**EXERCISE DESCRIPTION**:
Count every line that has the word "from". Give the number, without anything more.

**DATASET SECTION**:
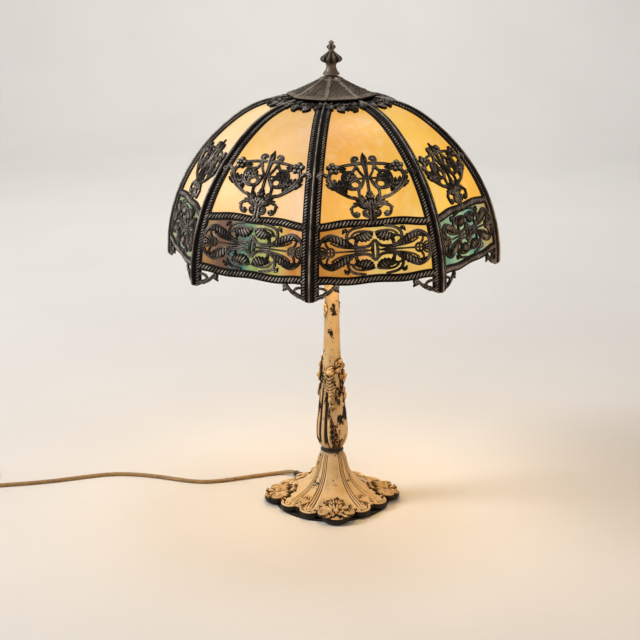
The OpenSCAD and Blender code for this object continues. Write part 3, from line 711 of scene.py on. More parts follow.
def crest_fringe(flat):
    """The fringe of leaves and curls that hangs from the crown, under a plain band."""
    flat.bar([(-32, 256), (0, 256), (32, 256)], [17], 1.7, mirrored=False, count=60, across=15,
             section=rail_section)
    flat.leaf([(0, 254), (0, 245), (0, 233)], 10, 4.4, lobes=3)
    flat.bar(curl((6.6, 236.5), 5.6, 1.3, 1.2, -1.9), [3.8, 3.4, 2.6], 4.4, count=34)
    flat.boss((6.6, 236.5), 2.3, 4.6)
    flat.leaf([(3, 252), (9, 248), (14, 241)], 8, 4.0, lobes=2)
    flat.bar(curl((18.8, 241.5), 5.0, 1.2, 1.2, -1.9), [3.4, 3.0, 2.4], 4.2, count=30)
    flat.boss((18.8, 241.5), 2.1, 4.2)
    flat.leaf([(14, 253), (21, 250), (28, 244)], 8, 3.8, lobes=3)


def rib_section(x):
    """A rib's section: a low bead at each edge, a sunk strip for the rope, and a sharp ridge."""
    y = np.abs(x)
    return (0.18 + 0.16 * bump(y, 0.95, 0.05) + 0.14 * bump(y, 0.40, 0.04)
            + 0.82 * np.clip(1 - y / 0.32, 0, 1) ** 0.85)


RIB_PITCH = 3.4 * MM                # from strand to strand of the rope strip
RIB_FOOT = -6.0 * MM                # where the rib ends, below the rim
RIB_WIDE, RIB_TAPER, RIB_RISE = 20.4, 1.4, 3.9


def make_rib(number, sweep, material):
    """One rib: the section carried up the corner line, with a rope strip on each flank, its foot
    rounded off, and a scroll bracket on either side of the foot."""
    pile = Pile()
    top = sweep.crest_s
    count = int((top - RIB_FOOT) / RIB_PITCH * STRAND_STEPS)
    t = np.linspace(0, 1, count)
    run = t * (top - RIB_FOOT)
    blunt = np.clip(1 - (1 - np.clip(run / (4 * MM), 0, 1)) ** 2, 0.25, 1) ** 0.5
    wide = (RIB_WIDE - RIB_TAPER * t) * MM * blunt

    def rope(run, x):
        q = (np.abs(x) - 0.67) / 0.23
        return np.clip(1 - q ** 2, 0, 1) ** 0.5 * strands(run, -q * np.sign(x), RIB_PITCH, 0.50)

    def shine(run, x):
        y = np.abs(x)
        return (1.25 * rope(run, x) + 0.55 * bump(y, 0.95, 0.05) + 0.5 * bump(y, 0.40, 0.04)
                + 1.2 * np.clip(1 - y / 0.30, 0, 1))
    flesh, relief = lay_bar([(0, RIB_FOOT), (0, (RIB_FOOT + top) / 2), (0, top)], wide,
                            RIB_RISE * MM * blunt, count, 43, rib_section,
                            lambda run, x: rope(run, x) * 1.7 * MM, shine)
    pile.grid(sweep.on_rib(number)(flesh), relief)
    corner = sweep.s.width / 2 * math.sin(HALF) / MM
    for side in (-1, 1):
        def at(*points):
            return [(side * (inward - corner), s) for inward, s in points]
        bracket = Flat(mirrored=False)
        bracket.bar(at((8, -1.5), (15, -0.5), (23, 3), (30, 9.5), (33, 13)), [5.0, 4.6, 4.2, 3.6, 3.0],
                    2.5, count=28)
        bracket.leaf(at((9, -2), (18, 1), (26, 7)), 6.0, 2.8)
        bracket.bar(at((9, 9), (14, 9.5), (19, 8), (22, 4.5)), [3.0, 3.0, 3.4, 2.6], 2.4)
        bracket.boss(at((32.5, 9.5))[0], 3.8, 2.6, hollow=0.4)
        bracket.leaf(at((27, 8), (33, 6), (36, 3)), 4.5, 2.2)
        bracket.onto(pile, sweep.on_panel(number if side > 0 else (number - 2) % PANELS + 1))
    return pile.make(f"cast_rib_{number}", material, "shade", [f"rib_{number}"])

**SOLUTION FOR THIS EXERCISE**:
3